The current warming has been rapid. Tropical Pacific surface temperatures have climbed roughly 5°F (3°C) since January 2025, driven partly by unusually strong westerly winds pushing warm water eastward. Seasonal forecast models broadly agree that El Niño is likely to peak at strong-to-very-strong intensity by late 2026 or early 2027 — right as the Atlantic season reaches its most active months.

Lessons From Past Strong El Niño Seasons

History offers a useful reality check. The five most recent strong El Niño years — 2023, 2015, 1997, 1982, and 1972 — all produced below-average Atlantic seasons. None produced zero consequences.

In 2023, El Niño intensified as the season progressed, yet Hurricane Idalia still struck Florida’s Big Bend region as a Category 3 storm. In 2015, no hurricane made U.S. landfall, but Hurricane Joaquín devastated the Bahamas. Both 1997 and 1982 saw only nine named storms each — well below the 1991–2020 average of 14 — yet storms still reached land.

The 1972 season is perhaps the clearest example. With just seven named storms, it ranked well below average. Hurricane Agnes formed in mid-June, struck the Florida Panhandle, then tracked northward, triggering catastrophic flooding across Pennsylvania and causing millions of dollars in damage and multiple deaths. Suppressed activity shifts the odds. It does not eliminate the threat.

13.1
2026 Atlantic Hurricane Season Outlook – NOAA

The Wild Card: Warm Atlantic Waters Remain

Even as El Niño tightens its grip on the atmosphere, the Atlantic is not fully cooperating with the quieter forecast. Sea surface temperatures in the western Caribbean, along the Central American coast, and in North American coastal waters are still running above average — and warm water is the primary fuel that powers tropical storms.

When wind shear weakens locally, even briefly, a storm tracking over warm water can intensify rapidly. That creates particular danger near the coast, where communities have less time to prepare. Eastern Atlantic temperatures are currently below average, which limits early-season development farther out at sea, though forecasters expect those waters to warm as summer progresses. Wind shear is not uniform across the basin, leaving pockets of vulnerability even during an otherwise suppressed season.

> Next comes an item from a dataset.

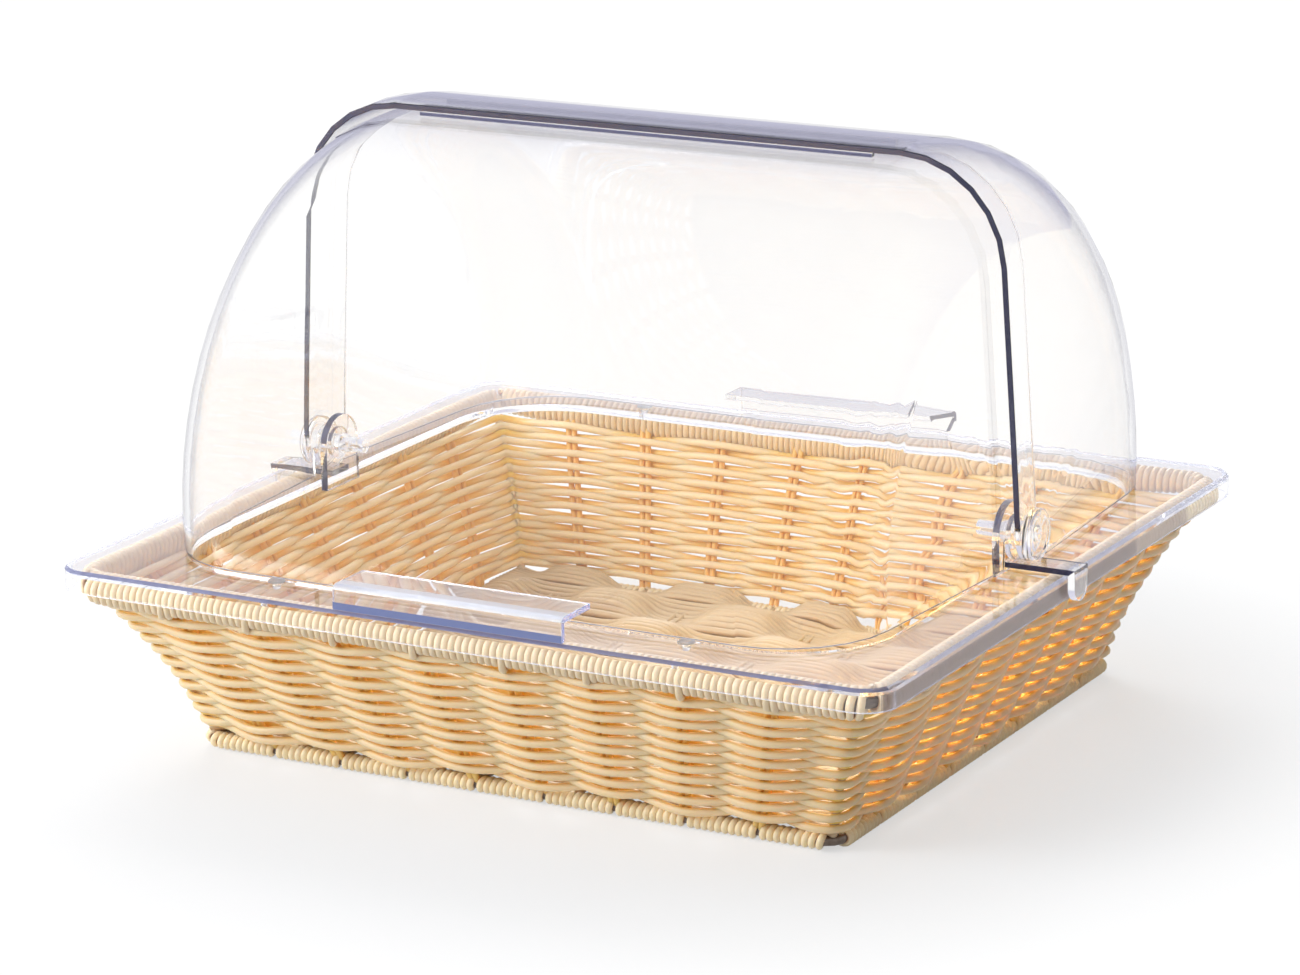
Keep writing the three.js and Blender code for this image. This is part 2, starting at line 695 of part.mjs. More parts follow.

Preparedness Still Matters — Maybe More Than Ever

The combination of warm coastal waters and a peak El Niño during August through October creates a specific risk: storms that form close to land and intensify faster than residents can respond. Rapid intensification has become a growing concern in recent seasons, and the conditions for it don’t simply vanish because El Niño is present.

NOAA is urging households and communities to review their hurricane preparedness plans before the season’s most active stretch arrives. Know your evacuation zone. Have supplies ready. Understand that a forecast of fewer storms is not a forecast of no storms.

Forecasters are clear about the limits of prediction. El Niño’s broad influence is measurable, but how it interacts with any individual storm — its track, timing, and intensity at landfall — remains deeply uncertain. The season ahead may well be quieter than the last several. Whether it is safe depends entirely on where the storms that do form decide to go.